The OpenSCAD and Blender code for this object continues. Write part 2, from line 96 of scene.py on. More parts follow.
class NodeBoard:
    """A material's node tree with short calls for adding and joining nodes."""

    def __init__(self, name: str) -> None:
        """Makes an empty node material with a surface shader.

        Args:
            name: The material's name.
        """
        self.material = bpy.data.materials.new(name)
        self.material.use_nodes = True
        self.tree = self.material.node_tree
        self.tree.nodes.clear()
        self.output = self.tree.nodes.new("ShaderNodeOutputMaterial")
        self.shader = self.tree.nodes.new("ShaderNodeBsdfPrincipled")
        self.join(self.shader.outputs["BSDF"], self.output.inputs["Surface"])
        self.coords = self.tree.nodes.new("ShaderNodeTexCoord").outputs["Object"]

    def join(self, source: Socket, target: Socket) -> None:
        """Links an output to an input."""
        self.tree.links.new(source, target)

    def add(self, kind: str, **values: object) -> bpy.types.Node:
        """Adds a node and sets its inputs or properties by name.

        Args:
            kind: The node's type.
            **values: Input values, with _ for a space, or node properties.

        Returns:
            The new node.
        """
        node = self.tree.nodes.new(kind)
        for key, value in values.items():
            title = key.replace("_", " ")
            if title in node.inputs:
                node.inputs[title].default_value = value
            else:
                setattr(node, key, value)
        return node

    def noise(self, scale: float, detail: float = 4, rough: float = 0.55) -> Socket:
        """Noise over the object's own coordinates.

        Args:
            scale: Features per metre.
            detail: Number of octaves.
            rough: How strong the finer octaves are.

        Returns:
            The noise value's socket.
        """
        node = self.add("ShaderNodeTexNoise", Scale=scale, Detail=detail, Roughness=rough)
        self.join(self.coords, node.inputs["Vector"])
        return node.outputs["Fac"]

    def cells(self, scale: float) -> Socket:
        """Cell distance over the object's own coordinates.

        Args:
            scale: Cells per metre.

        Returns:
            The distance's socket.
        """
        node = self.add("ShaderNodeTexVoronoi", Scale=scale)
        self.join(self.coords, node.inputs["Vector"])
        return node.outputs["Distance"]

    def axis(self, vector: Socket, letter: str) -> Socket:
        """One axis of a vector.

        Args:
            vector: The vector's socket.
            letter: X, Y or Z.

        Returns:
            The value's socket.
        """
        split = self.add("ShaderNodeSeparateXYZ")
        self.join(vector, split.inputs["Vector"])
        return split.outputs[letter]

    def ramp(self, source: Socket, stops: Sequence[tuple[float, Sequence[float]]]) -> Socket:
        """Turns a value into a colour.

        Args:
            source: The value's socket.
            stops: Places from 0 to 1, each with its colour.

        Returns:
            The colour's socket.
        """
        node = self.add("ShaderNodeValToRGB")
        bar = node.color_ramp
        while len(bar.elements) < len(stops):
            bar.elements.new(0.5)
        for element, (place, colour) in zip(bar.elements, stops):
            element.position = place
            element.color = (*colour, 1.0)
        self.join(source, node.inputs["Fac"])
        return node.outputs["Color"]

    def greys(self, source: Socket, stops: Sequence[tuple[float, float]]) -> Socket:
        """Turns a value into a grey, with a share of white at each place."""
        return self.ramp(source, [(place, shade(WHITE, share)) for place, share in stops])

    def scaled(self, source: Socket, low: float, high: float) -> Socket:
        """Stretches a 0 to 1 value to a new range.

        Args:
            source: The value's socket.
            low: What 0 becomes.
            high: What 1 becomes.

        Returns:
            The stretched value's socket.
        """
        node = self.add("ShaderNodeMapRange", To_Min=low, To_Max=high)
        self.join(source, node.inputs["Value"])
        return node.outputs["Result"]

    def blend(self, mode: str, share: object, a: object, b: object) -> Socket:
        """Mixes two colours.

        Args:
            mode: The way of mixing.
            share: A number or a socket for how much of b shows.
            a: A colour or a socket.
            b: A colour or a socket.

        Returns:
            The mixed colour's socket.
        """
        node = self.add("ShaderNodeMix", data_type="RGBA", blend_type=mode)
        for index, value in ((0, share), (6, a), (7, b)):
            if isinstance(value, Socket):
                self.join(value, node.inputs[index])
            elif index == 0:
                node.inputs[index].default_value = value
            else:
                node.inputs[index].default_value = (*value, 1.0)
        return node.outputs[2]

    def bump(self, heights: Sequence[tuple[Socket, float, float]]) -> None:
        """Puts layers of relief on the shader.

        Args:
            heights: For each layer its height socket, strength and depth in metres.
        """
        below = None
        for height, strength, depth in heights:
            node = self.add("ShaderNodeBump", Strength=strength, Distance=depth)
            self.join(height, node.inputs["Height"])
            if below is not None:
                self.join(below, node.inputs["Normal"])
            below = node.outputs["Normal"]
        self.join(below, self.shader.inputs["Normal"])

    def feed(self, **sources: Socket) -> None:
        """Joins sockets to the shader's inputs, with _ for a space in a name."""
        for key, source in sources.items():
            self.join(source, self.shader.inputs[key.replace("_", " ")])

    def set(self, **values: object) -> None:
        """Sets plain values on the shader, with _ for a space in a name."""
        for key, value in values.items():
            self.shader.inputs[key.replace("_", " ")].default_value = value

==

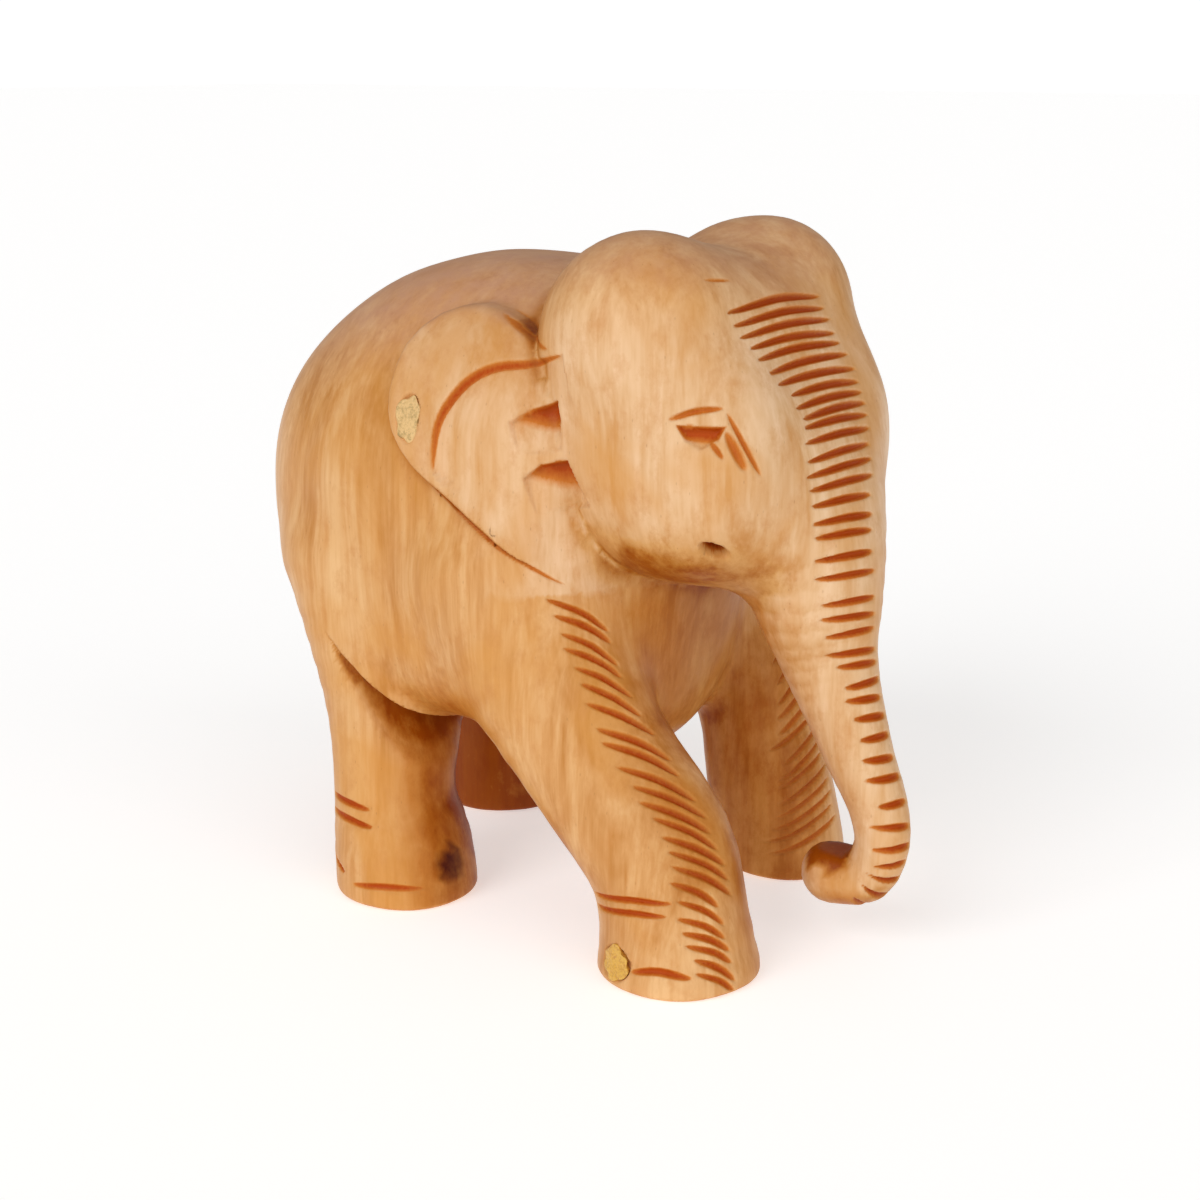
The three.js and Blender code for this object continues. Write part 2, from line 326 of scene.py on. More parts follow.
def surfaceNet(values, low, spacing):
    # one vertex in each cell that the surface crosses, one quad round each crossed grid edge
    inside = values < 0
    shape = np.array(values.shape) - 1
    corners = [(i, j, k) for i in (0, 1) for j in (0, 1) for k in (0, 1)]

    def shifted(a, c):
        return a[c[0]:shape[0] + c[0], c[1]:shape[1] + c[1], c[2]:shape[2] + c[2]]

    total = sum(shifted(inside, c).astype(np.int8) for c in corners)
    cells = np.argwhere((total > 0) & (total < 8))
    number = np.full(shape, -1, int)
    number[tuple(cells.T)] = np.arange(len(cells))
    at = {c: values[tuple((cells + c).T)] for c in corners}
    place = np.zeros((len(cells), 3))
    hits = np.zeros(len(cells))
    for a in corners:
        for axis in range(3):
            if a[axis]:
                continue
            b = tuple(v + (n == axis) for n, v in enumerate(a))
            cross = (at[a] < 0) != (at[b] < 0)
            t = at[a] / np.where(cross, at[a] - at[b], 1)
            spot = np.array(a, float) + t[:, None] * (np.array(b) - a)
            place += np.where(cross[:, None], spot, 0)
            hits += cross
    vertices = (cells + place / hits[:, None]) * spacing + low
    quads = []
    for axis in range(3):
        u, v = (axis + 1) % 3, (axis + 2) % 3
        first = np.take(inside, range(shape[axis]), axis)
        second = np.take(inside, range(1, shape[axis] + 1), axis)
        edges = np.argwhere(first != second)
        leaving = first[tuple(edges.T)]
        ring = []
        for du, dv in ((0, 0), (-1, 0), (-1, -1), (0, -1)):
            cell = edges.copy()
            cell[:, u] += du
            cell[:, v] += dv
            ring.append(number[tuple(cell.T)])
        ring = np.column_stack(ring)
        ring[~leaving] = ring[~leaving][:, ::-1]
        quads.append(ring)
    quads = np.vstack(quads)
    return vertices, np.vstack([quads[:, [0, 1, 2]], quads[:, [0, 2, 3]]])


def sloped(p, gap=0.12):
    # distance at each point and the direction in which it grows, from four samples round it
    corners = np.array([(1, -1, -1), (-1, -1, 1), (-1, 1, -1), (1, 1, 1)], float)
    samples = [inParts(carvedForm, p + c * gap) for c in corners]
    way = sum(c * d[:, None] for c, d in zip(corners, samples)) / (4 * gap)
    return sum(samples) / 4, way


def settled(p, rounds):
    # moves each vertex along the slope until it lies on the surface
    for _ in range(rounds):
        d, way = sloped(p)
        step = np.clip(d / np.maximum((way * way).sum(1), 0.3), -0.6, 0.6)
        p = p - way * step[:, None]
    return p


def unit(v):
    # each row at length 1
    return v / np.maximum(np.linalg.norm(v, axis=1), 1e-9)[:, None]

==

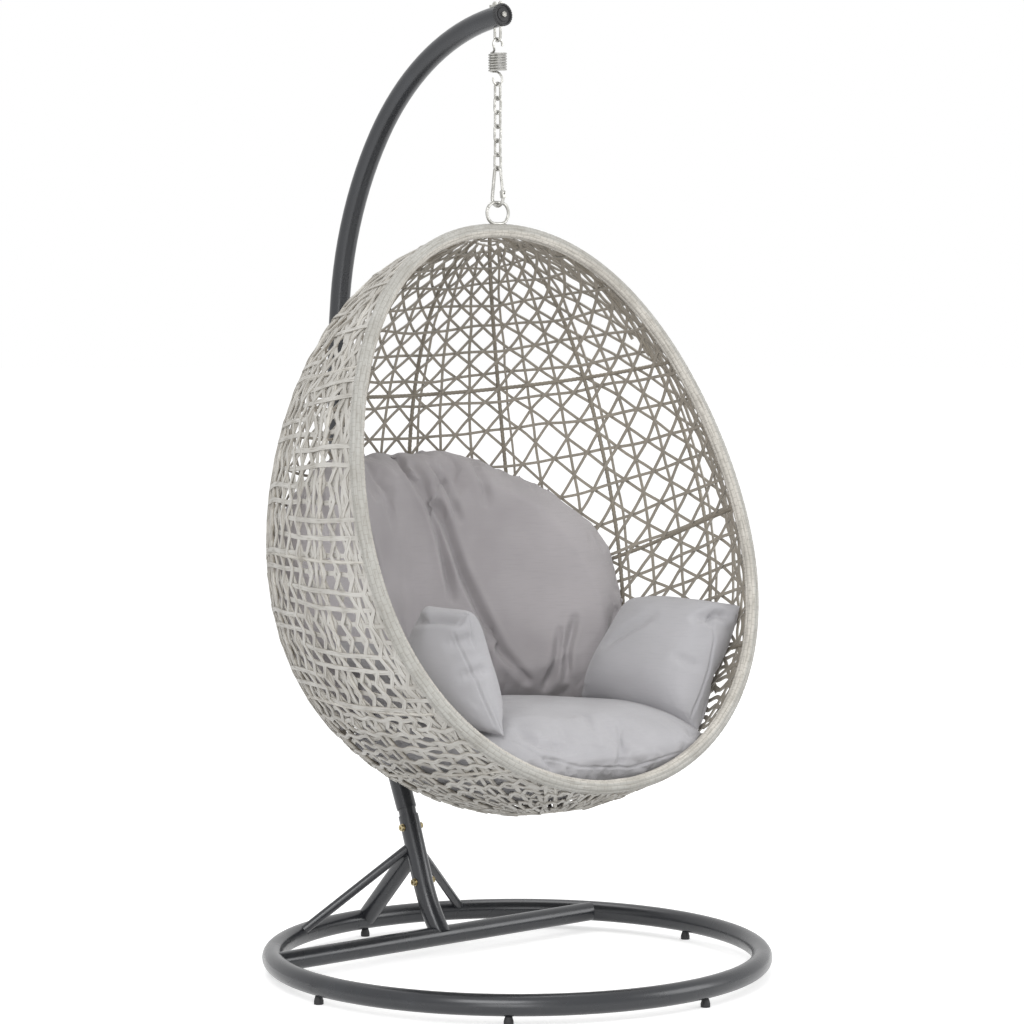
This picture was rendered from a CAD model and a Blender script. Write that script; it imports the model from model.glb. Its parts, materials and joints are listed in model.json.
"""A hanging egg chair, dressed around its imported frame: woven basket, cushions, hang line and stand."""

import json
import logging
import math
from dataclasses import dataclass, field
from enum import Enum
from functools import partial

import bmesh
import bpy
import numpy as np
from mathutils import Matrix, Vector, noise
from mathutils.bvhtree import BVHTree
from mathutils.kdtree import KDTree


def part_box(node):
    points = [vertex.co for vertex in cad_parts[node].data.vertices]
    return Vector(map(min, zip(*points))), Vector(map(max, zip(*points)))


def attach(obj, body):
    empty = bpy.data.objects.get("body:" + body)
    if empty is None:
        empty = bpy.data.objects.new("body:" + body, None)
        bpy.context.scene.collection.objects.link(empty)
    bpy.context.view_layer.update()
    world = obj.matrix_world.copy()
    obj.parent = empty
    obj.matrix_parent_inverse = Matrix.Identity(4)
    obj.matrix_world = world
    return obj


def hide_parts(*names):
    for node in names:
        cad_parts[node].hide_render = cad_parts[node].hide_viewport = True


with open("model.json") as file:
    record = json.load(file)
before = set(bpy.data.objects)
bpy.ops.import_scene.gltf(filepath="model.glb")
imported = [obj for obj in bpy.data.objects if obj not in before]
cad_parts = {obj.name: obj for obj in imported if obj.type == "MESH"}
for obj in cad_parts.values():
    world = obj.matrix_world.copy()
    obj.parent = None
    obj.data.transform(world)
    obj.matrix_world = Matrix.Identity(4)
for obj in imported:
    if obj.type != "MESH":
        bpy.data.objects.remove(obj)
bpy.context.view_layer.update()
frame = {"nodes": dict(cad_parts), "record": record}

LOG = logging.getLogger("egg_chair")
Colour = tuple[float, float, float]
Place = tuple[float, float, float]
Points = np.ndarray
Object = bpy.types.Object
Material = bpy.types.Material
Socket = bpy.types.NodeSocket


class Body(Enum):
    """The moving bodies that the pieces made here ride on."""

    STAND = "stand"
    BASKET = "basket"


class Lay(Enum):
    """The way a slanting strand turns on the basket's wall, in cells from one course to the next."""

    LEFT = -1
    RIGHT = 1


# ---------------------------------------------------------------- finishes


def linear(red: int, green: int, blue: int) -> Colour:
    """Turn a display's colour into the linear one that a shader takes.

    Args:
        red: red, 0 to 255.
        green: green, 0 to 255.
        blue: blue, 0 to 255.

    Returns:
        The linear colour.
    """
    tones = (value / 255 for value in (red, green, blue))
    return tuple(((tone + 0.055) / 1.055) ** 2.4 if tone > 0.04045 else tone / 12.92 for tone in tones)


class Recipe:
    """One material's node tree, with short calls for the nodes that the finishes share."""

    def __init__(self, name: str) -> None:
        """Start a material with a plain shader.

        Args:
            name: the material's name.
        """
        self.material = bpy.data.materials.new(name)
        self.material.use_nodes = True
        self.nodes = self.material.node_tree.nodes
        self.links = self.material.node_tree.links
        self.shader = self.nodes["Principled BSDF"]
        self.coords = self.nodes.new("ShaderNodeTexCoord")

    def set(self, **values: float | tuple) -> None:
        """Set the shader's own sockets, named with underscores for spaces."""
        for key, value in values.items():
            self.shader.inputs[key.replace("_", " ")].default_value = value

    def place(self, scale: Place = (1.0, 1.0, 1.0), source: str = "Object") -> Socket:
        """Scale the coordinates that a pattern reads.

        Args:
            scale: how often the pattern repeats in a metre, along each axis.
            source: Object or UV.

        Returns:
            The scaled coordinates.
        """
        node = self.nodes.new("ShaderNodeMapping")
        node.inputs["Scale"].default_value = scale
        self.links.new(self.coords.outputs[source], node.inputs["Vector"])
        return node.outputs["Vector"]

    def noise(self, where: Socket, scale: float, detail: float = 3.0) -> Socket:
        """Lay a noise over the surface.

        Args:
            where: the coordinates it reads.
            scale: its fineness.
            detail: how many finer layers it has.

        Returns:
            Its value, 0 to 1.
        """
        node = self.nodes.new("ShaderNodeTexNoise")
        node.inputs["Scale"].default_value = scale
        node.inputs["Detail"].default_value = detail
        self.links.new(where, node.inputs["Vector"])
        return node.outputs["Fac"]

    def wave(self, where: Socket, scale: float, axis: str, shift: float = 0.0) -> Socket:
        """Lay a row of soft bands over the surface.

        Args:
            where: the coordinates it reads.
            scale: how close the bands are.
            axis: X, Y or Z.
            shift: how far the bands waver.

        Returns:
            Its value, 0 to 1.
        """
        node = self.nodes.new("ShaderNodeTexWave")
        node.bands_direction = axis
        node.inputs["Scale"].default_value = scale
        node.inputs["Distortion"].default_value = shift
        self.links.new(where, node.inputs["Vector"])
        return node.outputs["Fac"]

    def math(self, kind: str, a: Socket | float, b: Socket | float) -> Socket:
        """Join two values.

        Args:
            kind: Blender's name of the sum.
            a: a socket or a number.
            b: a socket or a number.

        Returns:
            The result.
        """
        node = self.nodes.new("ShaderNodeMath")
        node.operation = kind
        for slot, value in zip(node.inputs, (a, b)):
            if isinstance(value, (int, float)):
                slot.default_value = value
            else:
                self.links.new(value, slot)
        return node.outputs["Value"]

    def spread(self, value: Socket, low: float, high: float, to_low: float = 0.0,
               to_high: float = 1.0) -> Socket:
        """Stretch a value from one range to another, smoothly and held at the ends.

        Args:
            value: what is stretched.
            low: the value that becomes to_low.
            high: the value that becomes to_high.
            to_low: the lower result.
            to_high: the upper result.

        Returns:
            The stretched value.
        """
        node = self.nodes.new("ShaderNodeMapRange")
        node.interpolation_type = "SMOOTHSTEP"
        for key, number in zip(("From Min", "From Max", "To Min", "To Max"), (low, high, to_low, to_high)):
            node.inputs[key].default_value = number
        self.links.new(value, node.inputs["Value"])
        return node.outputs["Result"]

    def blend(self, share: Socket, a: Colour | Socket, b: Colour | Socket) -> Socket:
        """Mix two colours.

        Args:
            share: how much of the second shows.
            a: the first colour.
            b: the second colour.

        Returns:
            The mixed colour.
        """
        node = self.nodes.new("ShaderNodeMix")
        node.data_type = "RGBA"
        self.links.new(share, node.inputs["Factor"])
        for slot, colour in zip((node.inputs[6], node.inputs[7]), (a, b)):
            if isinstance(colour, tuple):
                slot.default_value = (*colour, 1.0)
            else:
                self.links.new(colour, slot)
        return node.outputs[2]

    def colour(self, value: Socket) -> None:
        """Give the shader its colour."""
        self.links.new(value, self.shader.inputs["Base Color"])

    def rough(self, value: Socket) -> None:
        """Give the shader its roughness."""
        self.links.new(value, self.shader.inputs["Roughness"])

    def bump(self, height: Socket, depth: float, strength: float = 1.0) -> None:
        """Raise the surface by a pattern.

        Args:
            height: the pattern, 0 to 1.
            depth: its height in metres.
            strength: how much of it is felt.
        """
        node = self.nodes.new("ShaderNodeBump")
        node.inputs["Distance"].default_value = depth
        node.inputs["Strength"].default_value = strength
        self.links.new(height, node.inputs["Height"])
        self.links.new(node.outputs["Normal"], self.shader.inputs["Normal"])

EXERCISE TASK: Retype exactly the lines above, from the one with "The three.js and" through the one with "corners = [(i, j, k)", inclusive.

TASK RESULT:
The three.js and Blender code for this object continues. Write part 2, from line 326 of scene.py on. More parts follow.
def surfaceNet(values, low, spacing):
    # one vertex in each cell that the surface crosses, one quad round each crossed grid edge
    inside = values < 0
    shape = np.array(values.shape) - 1
    corners = [(i, j, k) for i in (0, 1) for j in (0, 1) for k in (0, 1)]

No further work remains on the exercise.